My talk is meant to be a kind of continuation and updating of a larger project I began at the IAS a year ago on the missionaries of the London Society for the Promotion of Christianity amongst the Jews, several key figures among the converts who converted, and the European-wide Jewish response to their arguments and assault on the Jewish community, what I call, the revival of the Jewish-Christian debate in the 19th century. My talk is on one of the main principals of my story, Stanislaus Hoga, an Eastern European Jew converted by the London Society who translated a major anti-Talmudic treatise against rabbinic Judaism, later regretted it and turned against the London Society in the end to create his own understanding of Jewish Christianity.
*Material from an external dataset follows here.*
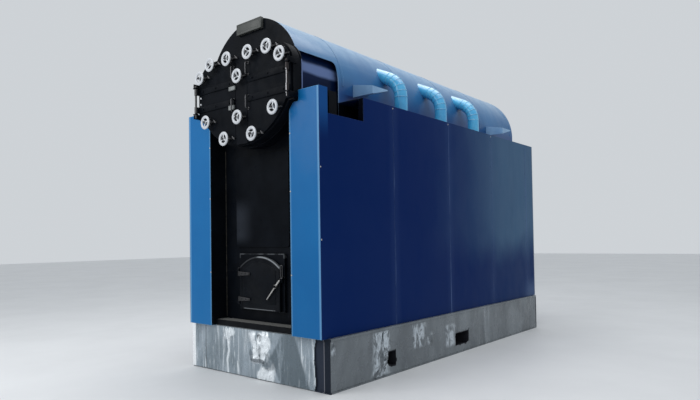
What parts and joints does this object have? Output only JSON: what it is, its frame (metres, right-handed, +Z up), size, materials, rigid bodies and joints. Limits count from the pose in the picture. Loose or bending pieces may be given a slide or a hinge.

His life and thought illustrate the complexities and challenges of studying the phenomenon of conversion in the modern era and the mingled identities of several fascinating converts.

David B. Ruderman is presently the Joseph Meyerhoff Professor of Modern Jewish History and was formally Ella Darivoff Director of the Herbert D. Katz Center for Advanced Judaic Studies at the University of Pennsylvania from 1994-2014. Prior to coming to Pennsylvania, he taught at the University of Maryland [1974-83] and at Yale University [1983-94]. He is the author of many books and articles including The World of a Renaissance Jew, 1981; Kabbalah, Magic, and Science, 1988; A Valley of Vision, 1990; Jewish Thought and Scientific Discovery in Early Modern Europe, 1995, 2001, published also in Italian, Hebrew, and Russian; Jewish Enlightenment in an English Key: Anglo-Jewry’s Construction of Modern Jewish Thought, 2000; Connecting the Covenants: Judaism and the Search for Christian Identity in Eighteenth Century England, 2007, and Early Modern Jewry: A New Cultural History, 2010. Three of these books, including the last, won national book awards in Jewish history. He has also edited or co-edited five other books and co-edited two popular textbooks. His most recent book, A Best-Selling Hebrew Book of the Modern Era: The Book of the Covenant of Pinḥas Hurwitz and its Remarkable Legacy appeared in 2014. He is a past president of the American Academy for Jewish Research. The Great Courses/Teaching Company has produced two of his Jewish history courses, each in 24 lectures. In 2001, the National Foundation for Jewish Culture honored him with its lifetime achievement award for his work in Jewish history. In 2014, his colleagues presented him with a festschrift entitled Jewish Culture in Early Modern Europe: Essays in Honor of David B. Ruderman, eds. Richard Cohen, Natalie Dohrmann, Adam Shear, and Elhanan Reiner (Pittsburgh, 2014).